Racial Injustice is an American Injustice

There is a white privilege, but people living in a white bubble will not see it. They do not see how history has affected many black people of today. They do not see overt racism on a daily basis and they do not feel a part of the story about improving racial equality. They may genuinely want to see that all people are granted the same opportunities and they may deeply feel that racial discrimination and racism is tragic. Words such as “white privilege” work against including white people into the fight for equality, because it puts many people in a defensive, “I’m not a racist and I didn’t have it easy” stance, rather than encouraging them to see how the progression and evolution of our nation and of humanity depends on our awareness of real issues facing many Americans every single day–facing them right now.

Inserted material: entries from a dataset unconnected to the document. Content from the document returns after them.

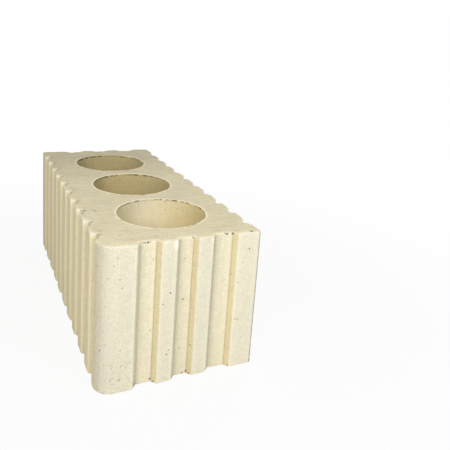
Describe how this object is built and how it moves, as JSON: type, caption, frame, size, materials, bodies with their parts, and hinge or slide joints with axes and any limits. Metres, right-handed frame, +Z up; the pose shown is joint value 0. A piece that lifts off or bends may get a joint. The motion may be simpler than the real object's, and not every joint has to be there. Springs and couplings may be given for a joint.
{
  "type": "fluted clay brick",
  "caption": "Pale yellow extruded clay facing brick with round holes through it from bed to bed and shallow vertical flutes round its sides and ends.",
  "frame": {"origin": "centre of the bottom bed, on the level the brick stands on", "axes": "+X along the brick's length towards the end beside the rounded corner, +Y across its width away from the rounded corner, +Z up along the holes and flutes"},
  "size_m": [0.2, 0.085, 0.077],
  "materials": {
    "fired_clay": "matte"
  },
  "bodies": {
    "root": {"brick": "fired_clay"}
  },
  "joints": []
}
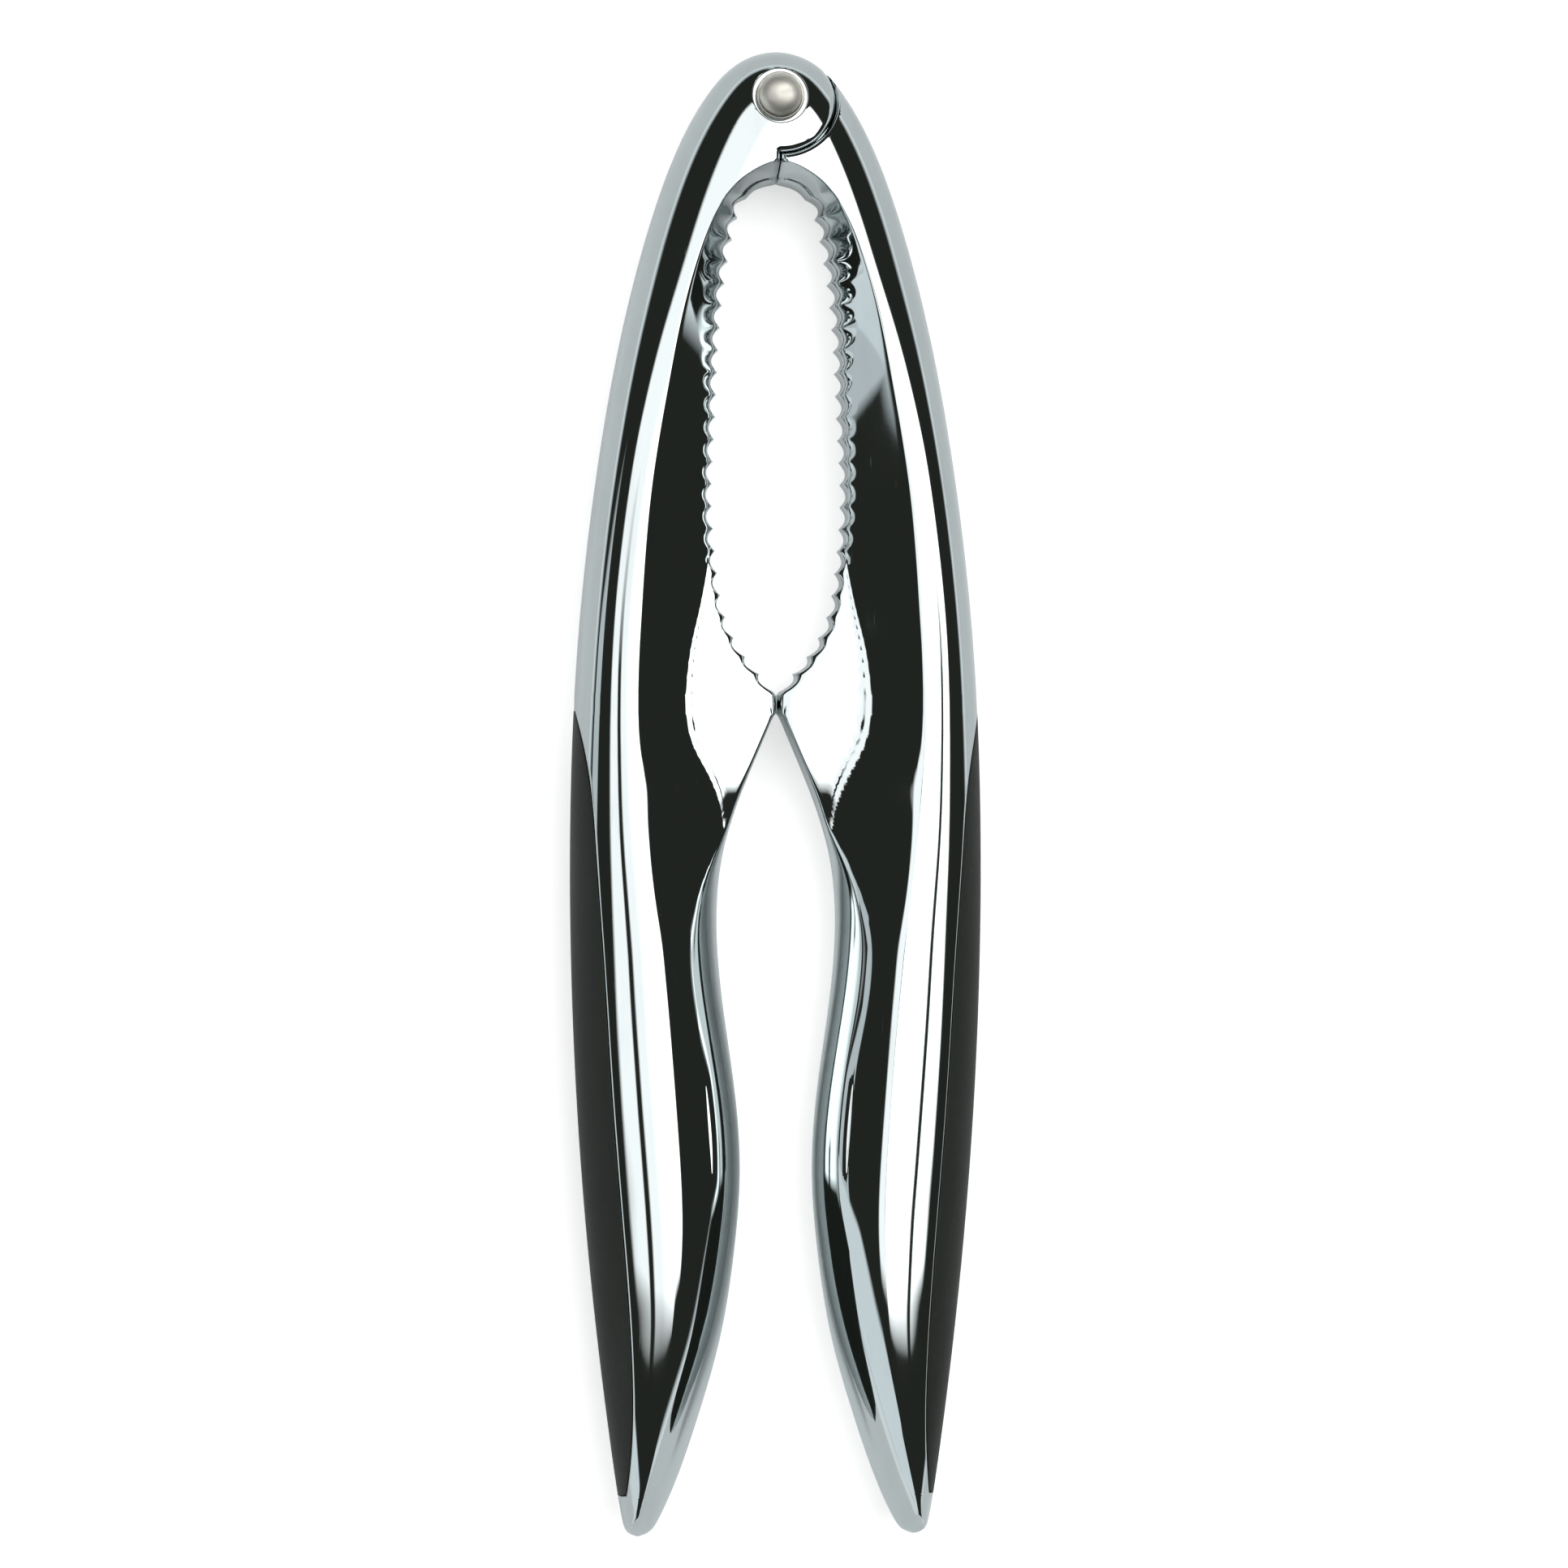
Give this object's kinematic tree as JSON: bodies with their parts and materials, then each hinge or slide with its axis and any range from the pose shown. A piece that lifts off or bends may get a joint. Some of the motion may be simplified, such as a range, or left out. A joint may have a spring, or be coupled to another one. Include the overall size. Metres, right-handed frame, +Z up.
{
  "type": "nutcracker",
  "caption": "Lever nutcracker with a serrated oval jaw opening, lap-jointed chrome-plated cast levers on a domed rivet and soft grip insets.",
  "frame": {"origin": "bottom centre of the bounding box, on the surface the tool lies on, with the handles closed", "axes": "+Y along the tool from the handle tips to the pivot, +X to the right lever, +Z up through the thickness, along the pivot axis"},
  "size_m": [0.0514, 0.1849, 0.0151],
  "materials": {
    "chrome_lever": "polished",
    "soft_grip": "matte",
    "rivet_metal": "satin"
  },
  "bodies": {
    "left_half": {"left_lever": "chrome_lever", "left_grip": "soft_grip", "pivot_post": "rivet_metal", "pivot_socket": "rivet_metal"},
    "right_half": {"right_lever": "chrome_lever", "right_grip": "soft_grip"}
  },
  "joints": [
    {"name": "pivot", "type": "hinge", "parent": "left_half", "child": "right_half", "pos_m": [0, 0.0864, 0.0072], "axis": [0, 0, 1], "range_deg": [0, 100]}
  ]
}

The conversation often feels like a white against black debate rather than a debate about the progress of our nation in unearthing invisible hands of discrimination that tragically affect black people and their children. When children are killed by people of another race, the real issue isn’t about which race of people is committing more crimes against the other–the question is which group of people are more inherently protected by the judicial system. So sometimes white people are looking for overt acts of racial motivation to declare a racial injustice, when the bigger picture is whether the system is fair for everyone. Because, if it is not fair for everyone, everyone suffers.